(Object modeling scripts)
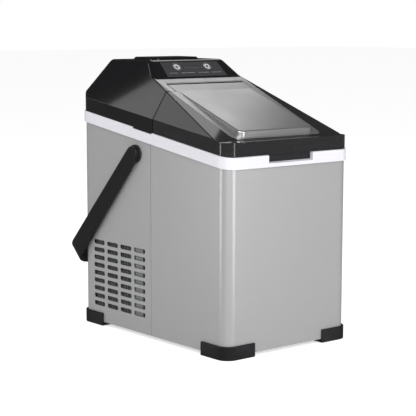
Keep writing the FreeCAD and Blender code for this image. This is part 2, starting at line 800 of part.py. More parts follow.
def platePocket():
    seam = seamPlace - seamGap
    flange = plateOutline(seam + 1).common(faceSheet(plateFront, seam + 1, plateHalf, plateSheet))
    tongue = faceSheet(seam, hingePlace - 0.5, tongueHalf + 1, plateSheet)
    above = plateOutline(seam + 1).common(faceSheet(plateFront, seam + 1, plateHalf, 2, 1.8))
    aboveTongue = faceSheet(seam, hingePlace - 0.5, tongueHalf + 1, 2, 1.8)
    return fused([flange, tongue, above, aboveTongue])


def padSolid(inset):
    """Raised pad of the plate, lifting away from the lid face towards the front."""
    def topAt(y):
        return lidFaceAt(y) + padRise * (seamPlace - y) - inset * slopeLength
    y0 = padFront + inset
    y1 = seamPlace - seamGap
    wedge = sideProfile([(y0, lidFaceAt(y0) - plateSheet * slopeLength),
                         (y1, lidFaceAt(y1) - plateSheet * slopeLength),
                         (y1, topAt(y1)), (y0, topAt(y0))], -200, 200)
    limit = roundedPrism(-padHalf + inset, padHalf - inset, y0, y1 + 60, 0, tallEnough,
                         padCorner - inset)
    return wedge.common(limit)


def onPadTop(place):
    return place.z > lidFaceAt(place.y) + padRise * (seamPlace - place.y) - 0.6


def makeLidPlate():
    seam = seamPlace - seamGap
    flange = plateOutline(seam).common(faceSheet(plateFront, seam, plateHalf, plateSheet))
    tongue = faceSheet(seam - 1, hingePlace - 0.5, tongueHalf, plateSheet)
    hollow = padSolid(plateSheet).common(box(-200, 200, 0, seam - 30, 0, tallEnough))
    pad = padSolid(0)
    top = [e for e in pad.Edges if onPadTop(e.CenterOfMass) and e.CenterOfMass.y < seam - 5]
    return fused([flange, tongue, pad.makeFillet(padEdgeRadius, top)]).cut(hollow)


def makeLidGasket():
    ring = cabinetPrism(skirtProud - roofWall, 0, tallEnough)
    ring = ring.cut(cabinetPrism(skirtProud - roofWall - 2.5, -1, tallEnough + 1))
    ring = ring.common(box(-200, 200, -10, seamPlace - seamGap - roofWall, 0, tallEnough))
    ring = ring.common(aboveSlope(rimTopAt, joinGap + 0.1))
    ring = ring.common(belowSlope(rimTopAt, -joinGap - 2.1))
    return ring.cut(box(-gripLipHalf - 1, gripLipHalf + 1, -5, 5, 0, tallEnough))


def makeHingePins():
    start = trimHalf - trimLeg + 4
    end = tongueHalf - hingePinReach + 0.5
    return Part.makeCompound([hingeAxisRod(hingePinRadius, side * end, side * start)
                              for side in (-1, 1)])


# Carry handle

def atHandleRest(shape):
    """Turns a handle drawn upright (X across, Z up from the pivots) down to where it rests."""
    placed = shape.copy()
    turn = Rotation(X, -(90.0 + handleRestAngle))
    placed.Placement = Placement(Vector(0, pivotPlace, pivotHeight), turn).multiply(placed.Placement)
    return placed


def makeHandle():
    """Flat bail: two arms with round ends and a strap grip, its corners rounded."""
    outerHalf = armInner + armThickness
    low = -armUpper - 2
    outer = roundedBail(outerHalf, low, gripOuter, gripCornerOuter)
    inner = roundedBail(armInner, low - 1, gripInner, gripCornerInner)
    sheetSide = outer.cut(inner)
    points = [(-armUpper, 0), (-armUpper, gripOuter + 5), (armLowerAtGrip, gripOuter + 5),
              (armLowerAtPivot, 0)]
    side = sideProfile(points, -200, 200)
    endPlace = (armLowerAtPivot - armUpper) / 2
    roundEnd = rod((armUpper + armLowerAtPivot) / 2, (-200, endPlace, 0), (200, endPlace, 0))
    handle = sheetSide.common(side.fuse(roundEnd))
    for end in (-1, 1):
        handle = handle.cut(rod(pivotPinRadius + runningGap, (end * (armInner - 1), 0, 0),
                                (end * (outerHalf - pivotEndWall), 0, 0)))
    handle = handle.makeFillet(handleEdgeRadius, [e for e in handle.Edges if e.Length > 60])
    return atHandleRest(handle)


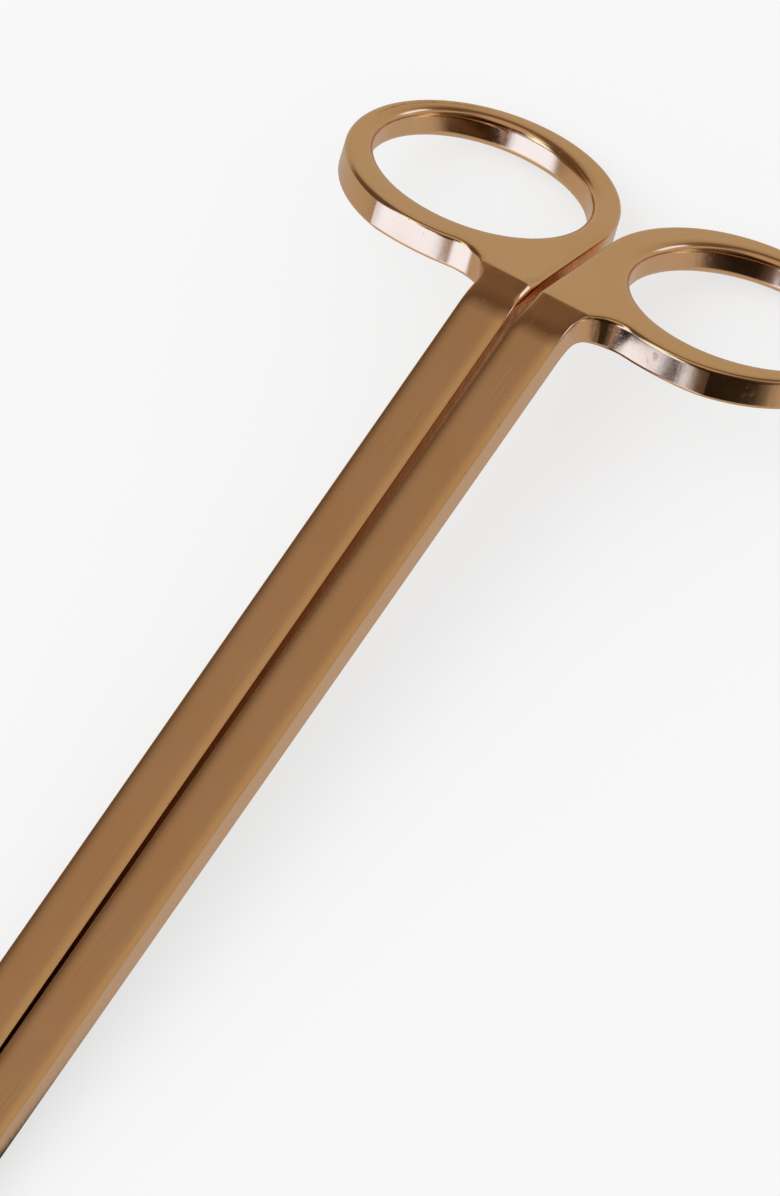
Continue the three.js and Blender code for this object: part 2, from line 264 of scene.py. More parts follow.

## TASK TO COMPLETE
Write out every record shown above, word for word.

## FULL OUTPUT
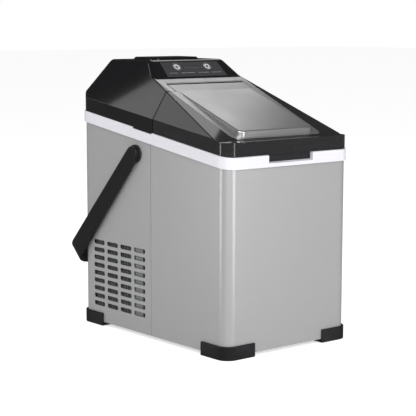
Keep writing the FreeCAD and Blender code for this image. This is part 2, starting at line 800 of part.py. More parts follow.
def platePocket():
    seam = seamPlace - seamGap
    flange = plateOutline(seam + 1).common(faceSheet(plateFront, seam + 1, plateHalf, plateSheet))
    tongue = faceSheet(seam, hingePlace - 0.5, tongueHalf + 1, plateSheet)
    above = plateOutline(seam + 1).common(faceSheet(plateFront, seam + 1, plateHalf, 2, 1.8))
    aboveTongue = faceSheet(seam, hingePlace - 0.5, tongueHalf + 1, 2, 1.8)
    return fused([flange, tongue, above, aboveTongue])


def padSolid(inset):
    """Raised pad of the plate, lifting away from the lid face towards the front."""
    def topAt(y):
        return lidFaceAt(y) + padRise * (seamPlace - y) - inset * slopeLength
    y0 = padFront + inset
    y1 = seamPlace - seamGap
    wedge = sideProfile([(y0, lidFaceAt(y0) - plateSheet * slopeLength),
                         (y1, lidFaceAt(y1) - plateSheet * slopeLength),
                         (y1, topAt(y1)), (y0, topAt(y0))], -200, 200)
    limit = roundedPrism(-padHalf + inset, padHalf - inset, y0, y1 + 60, 0, tallEnough,
                         padCorner - inset)
    return wedge.common(limit)


def onPadTop(place):
    return place.z > lidFaceAt(place.y) + padRise * (seamPlace - place.y) - 0.6


def makeLidPlate():
    seam = seamPlace - seamGap
    flange = plateOutline(seam).common(faceSheet(plateFront, seam, plateHalf, plateSheet))
    tongue = faceSheet(seam - 1, hingePlace - 0.5, tongueHalf, plateSheet)
    hollow = padSolid(plateSheet).common(box(-200, 200, 0, seam - 30, 0, tallEnough))
    pad = padSolid(0)
    top = [e for e in pad.Edges if onPadTop(e.CenterOfMass) and e.CenterOfMass.y < seam - 5]
    return fused([flange, tongue, pad.makeFillet(padEdgeRadius, top)]).cut(hollow)


def makeLidGasket():
    ring = cabinetPrism(skirtProud - roofWall, 0, tallEnough)
    ring = ring.cut(cabinetPrism(skirtProud - roofWall - 2.5, -1, tallEnough + 1))
    ring = ring.common(box(-200, 200, -10, seamPlace - seamGap - roofWall, 0, tallEnough))
    ring = ring.common(aboveSlope(rimTopAt, joinGap + 0.1))
    ring = ring.common(belowSlope(rimTopAt, -joinGap - 2.1))
    return ring.cut(box(-gripLipHalf - 1, gripLipHalf + 1, -5, 5, 0, tallEnough))


def makeHingePins():
    start = trimHalf - trimLeg + 4
    end = tongueHalf - hingePinReach + 0.5
    return Part.makeCompound([hingeAxisRod(hingePinRadius, side * end, side * start)
                              for side in (-1, 1)])


# Carry handle

def atHandleRest(shape):
    """Turns a handle drawn upright (X across, Z up from the pivots) down to where it rests."""
    placed = shape.copy()
    turn = Rotation(X, -(90.0 + handleRestAngle))
    placed.Placement = Placement(Vector(0, pivotPlace, pivotHeight), turn).multiply(placed.Placement)
    return placed


def makeHandle():
    """Flat bail: two arms with round ends and a strap grip, its corners rounded."""
    outerHalf = armInner + armThickness
    low = -armUpper - 2
    outer = roundedBail(outerHalf, low, gripOuter, gripCornerOuter)
    inner = roundedBail(armInner, low - 1, gripInner, gripCornerInner)
    sheetSide = outer.cut(inner)
    points = [(-armUpper, 0), (-armUpper, gripOuter + 5), (armLowerAtGrip, gripOuter + 5),
              (armLowerAtPivot, 0)]
    side = sideProfile(points, -200, 200)
    endPlace = (armLowerAtPivot - armUpper) / 2
    roundEnd = rod((armUpper + armLowerAtPivot) / 2, (-200, endPlace, 0), (200, endPlace, 0))
    handle = sheetSide.common(side.fuse(roundEnd))
    for end in (-1, 1):
        handle = handle.cut(rod(pivotPinRadius + runningGap, (end * (armInner - 1), 0, 0),
                                (end * (outerHalf - pivotEndWall), 0, 0)))
    handle = handle.makeFillet(handleEdgeRadius, [e for e in handle.Edges if e.Length > 60])
    return atHandleRest(handle)


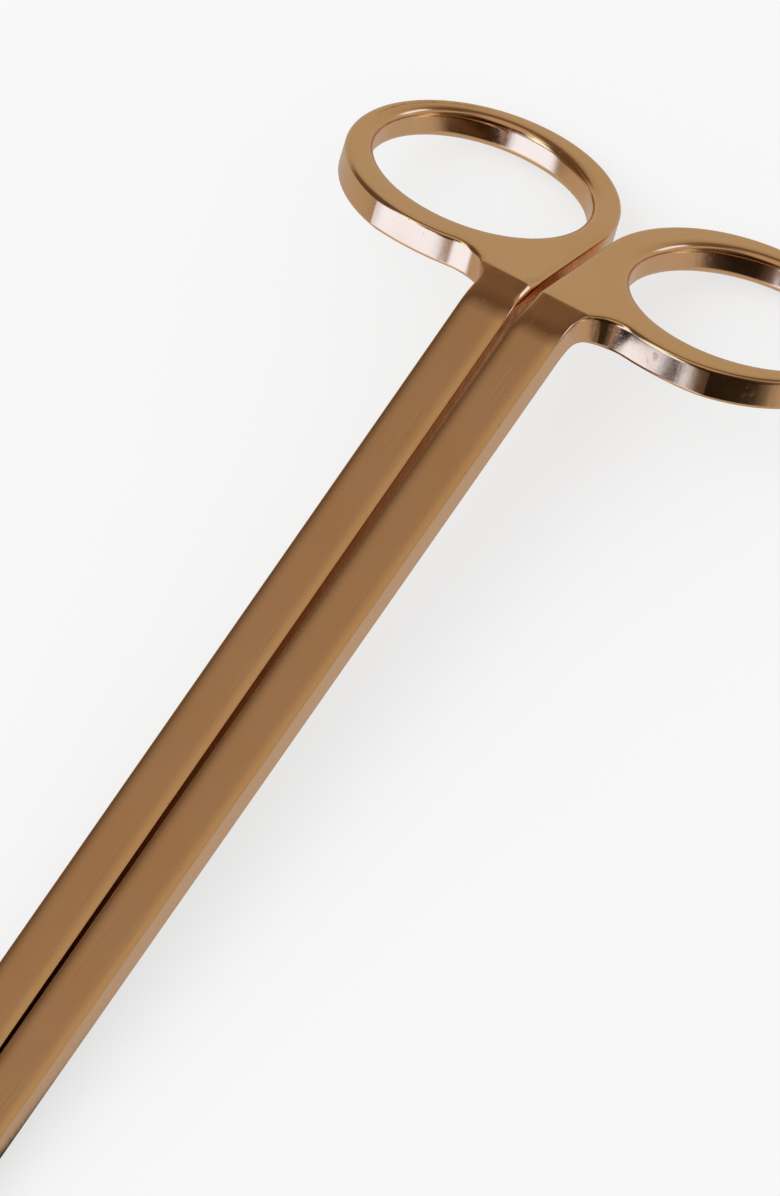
Continue the three.js and Blender code for this object: part 2, from line 264 of scene.py. More parts follow.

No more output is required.